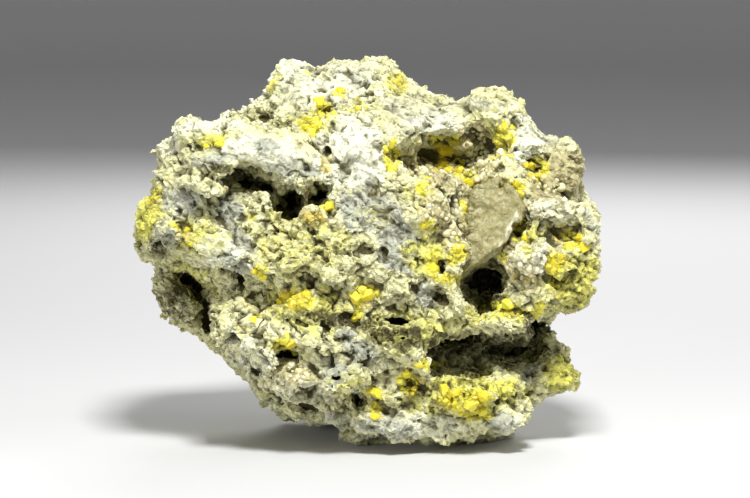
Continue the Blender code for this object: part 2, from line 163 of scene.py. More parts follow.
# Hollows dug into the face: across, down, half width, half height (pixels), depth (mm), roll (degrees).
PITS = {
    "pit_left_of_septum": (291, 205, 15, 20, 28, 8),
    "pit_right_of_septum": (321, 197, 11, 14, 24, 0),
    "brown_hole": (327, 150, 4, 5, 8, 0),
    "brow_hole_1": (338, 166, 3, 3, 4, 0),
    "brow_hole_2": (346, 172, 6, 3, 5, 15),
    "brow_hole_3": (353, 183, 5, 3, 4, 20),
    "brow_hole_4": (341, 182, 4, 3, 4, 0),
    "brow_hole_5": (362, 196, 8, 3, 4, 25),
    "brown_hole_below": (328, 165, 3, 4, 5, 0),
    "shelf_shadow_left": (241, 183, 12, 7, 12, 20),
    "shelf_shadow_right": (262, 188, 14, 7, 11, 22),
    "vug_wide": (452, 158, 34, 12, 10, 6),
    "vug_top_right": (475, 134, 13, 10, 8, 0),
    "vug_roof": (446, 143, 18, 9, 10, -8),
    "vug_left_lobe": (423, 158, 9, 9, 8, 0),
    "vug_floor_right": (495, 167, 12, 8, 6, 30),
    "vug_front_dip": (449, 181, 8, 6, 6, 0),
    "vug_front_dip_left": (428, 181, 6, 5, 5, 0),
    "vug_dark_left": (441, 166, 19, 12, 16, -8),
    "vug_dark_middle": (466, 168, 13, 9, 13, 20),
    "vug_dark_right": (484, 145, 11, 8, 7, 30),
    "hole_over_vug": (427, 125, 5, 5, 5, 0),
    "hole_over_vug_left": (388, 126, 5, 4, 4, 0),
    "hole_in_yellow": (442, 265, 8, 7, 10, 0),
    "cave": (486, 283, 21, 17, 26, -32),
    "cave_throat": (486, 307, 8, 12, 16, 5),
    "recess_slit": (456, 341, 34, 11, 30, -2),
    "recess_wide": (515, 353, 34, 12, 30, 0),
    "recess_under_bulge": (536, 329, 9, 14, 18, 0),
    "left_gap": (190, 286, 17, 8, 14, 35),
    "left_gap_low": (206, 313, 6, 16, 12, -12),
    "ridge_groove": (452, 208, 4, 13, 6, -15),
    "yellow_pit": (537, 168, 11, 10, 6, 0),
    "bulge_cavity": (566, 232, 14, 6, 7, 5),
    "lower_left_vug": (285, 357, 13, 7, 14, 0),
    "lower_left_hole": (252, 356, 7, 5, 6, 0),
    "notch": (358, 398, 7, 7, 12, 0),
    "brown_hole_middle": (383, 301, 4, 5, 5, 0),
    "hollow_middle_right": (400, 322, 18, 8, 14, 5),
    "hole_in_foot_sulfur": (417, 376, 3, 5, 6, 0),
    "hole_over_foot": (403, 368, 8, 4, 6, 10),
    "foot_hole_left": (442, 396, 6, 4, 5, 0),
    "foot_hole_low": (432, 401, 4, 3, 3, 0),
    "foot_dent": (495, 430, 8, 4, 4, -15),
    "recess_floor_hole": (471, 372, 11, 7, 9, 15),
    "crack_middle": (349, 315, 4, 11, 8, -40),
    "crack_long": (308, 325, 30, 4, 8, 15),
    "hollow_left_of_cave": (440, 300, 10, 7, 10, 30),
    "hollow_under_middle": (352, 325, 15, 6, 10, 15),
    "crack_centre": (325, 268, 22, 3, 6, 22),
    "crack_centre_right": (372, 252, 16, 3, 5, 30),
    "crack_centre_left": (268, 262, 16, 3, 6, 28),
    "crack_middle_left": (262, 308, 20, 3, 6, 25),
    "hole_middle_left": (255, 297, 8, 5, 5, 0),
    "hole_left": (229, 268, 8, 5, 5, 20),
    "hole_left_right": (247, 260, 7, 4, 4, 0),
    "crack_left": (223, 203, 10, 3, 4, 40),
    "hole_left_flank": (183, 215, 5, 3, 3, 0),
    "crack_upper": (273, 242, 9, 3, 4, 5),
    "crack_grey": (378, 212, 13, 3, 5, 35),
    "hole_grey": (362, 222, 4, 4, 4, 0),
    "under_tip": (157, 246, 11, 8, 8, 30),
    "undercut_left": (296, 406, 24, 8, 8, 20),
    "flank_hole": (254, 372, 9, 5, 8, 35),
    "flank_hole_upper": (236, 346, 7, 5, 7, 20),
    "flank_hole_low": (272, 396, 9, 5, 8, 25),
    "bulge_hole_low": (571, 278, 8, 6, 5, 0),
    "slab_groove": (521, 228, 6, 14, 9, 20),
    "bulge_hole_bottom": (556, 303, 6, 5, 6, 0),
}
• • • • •
▶ [THE PROBLEM]: Quote the entire listing above exactly.

▶ [RESULT]:
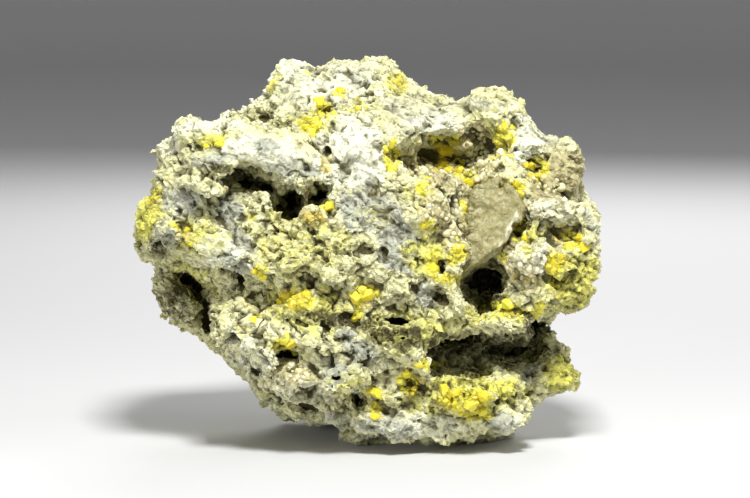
Continue the Blender code for this object: part 2, from line 163 of scene.py. More parts follow.
# Hollows dug into the face: across, down, half width, half height (pixels), depth (mm), roll (degrees).
PITS = {
    "pit_left_of_septum": (291, 205, 15, 20, 28, 8),
    "pit_right_of_septum": (321, 197, 11, 14, 24, 0),
    "brown_hole": (327, 150, 4, 5, 8, 0),
    "brow_hole_1": (338, 166, 3, 3, 4, 0),
    "brow_hole_2": (346, 172, 6, 3, 5, 15),
    "brow_hole_3": (353, 183, 5, 3, 4, 20),
    "brow_hole_4": (341, 182, 4, 3, 4, 0),
    "brow_hole_5": (362, 196, 8, 3, 4, 25),
    "brown_hole_below": (328, 165, 3, 4, 5, 0),
    "shelf_shadow_left": (241, 183, 12, 7, 12, 20),
    "shelf_shadow_right": (262, 188, 14, 7, 11, 22),
    "vug_wide": (452, 158, 34, 12, 10, 6),
    "vug_top_right": (475, 134, 13, 10, 8, 0),
    "vug_roof": (446, 143, 18, 9, 10, -8),
    "vug_left_lobe": (423, 158, 9, 9, 8, 0),
    "vug_floor_right": (495, 167, 12, 8, 6, 30),
    "vug_front_dip": (449, 181, 8, 6, 6, 0),
    "vug_front_dip_left": (428, 181, 6, 5, 5, 0),
    "vug_dark_left": (441, 166, 19, 12, 16, -8),
    "vug_dark_middle": (466, 168, 13, 9, 13, 20),
    "vug_dark_right": (484, 145, 11, 8, 7, 30),
    "hole_over_vug": (427, 125, 5, 5, 5, 0),
    "hole_over_vug_left": (388, 126, 5, 4, 4, 0),
    "hole_in_yellow": (442, 265, 8, 7, 10, 0),
    "cave": (486, 283, 21, 17, 26, -32),
    "cave_throat": (486, 307, 8, 12, 16, 5),
    "recess_slit": (456, 341, 34, 11, 30, -2),
    "recess_wide": (515, 353, 34, 12, 30, 0),
    "recess_under_bulge": (536, 329, 9, 14, 18, 0),
    "left_gap": (190, 286, 17, 8, 14, 35),
    "left_gap_low": (206, 313, 6, 16, 12, -12),
    "ridge_groove": (452, 208, 4, 13, 6, -15),
    "yellow_pit": (537, 168, 11, 10, 6, 0),
    "bulge_cavity": (566, 232, 14, 6, 7, 5),
    "lower_left_vug": (285, 357, 13, 7, 14, 0),
    "lower_left_hole": (252, 356, 7, 5, 6, 0),
    "notch": (358, 398, 7, 7, 12, 0),
    "brown_hole_middle": (383, 301, 4, 5, 5, 0),
    "hollow_middle_right": (400, 322, 18, 8, 14, 5),
    "hole_in_foot_sulfur": (417, 376, 3, 5, 6, 0),
    "hole_over_foot": (403, 368, 8, 4, 6, 10),
    "foot_hole_left": (442, 396, 6, 4, 5, 0),
    "foot_hole_low": (432, 401, 4, 3, 3, 0),
    "foot_dent": (495, 430, 8, 4, 4, -15),
    "recess_floor_hole": (471, 372, 11, 7, 9, 15),
    "crack_middle": (349, 315, 4, 11, 8, -40),
    "crack_long": (308, 325, 30, 4, 8, 15),
    "hollow_left_of_cave": (440, 300, 10, 7, 10, 30),
    "hollow_under_middle": (352, 325, 15, 6, 10, 15),
    "crack_centre": (325, 268, 22, 3, 6, 22),
    "crack_centre_right": (372, 252, 16, 3, 5, 30),
    "crack_centre_left": (268, 262, 16, 3, 6, 28),
    "crack_middle_left": (262, 308, 20, 3, 6, 25),
    "hole_middle_left": (255, 297, 8, 5, 5, 0),
    "hole_left": (229, 268, 8, 5, 5, 20),
    "hole_left_right": (247, 260, 7, 4, 4, 0),
    "crack_left": (223, 203, 10, 3, 4, 40),
    "hole_left_flank": (183, 215, 5, 3, 3, 0),
    "crack_upper": (273, 242, 9, 3, 4, 5),
    "crack_grey": (378, 212, 13, 3, 5, 35),
    "hole_grey": (362, 222, 4, 4, 4, 0),
    "under_tip": (157, 246, 11, 8, 8, 30),
    "undercut_left": (296, 406, 24, 8, 8, 20),
    "flank_hole": (254, 372, 9, 5, 8, 35),
    "flank_hole_upper": (236, 346, 7, 5, 7, 20),
    "flank_hole_low": (272, 396, 9, 5, 8, 25),
    "bulge_hole_low": (571, 278, 8, 6, 5, 0),
    "slab_groove": (521, 228, 6, 14, 9, 20),
    "bulge_hole_bottom": (556, 303, 6, 5, 6, 0),
}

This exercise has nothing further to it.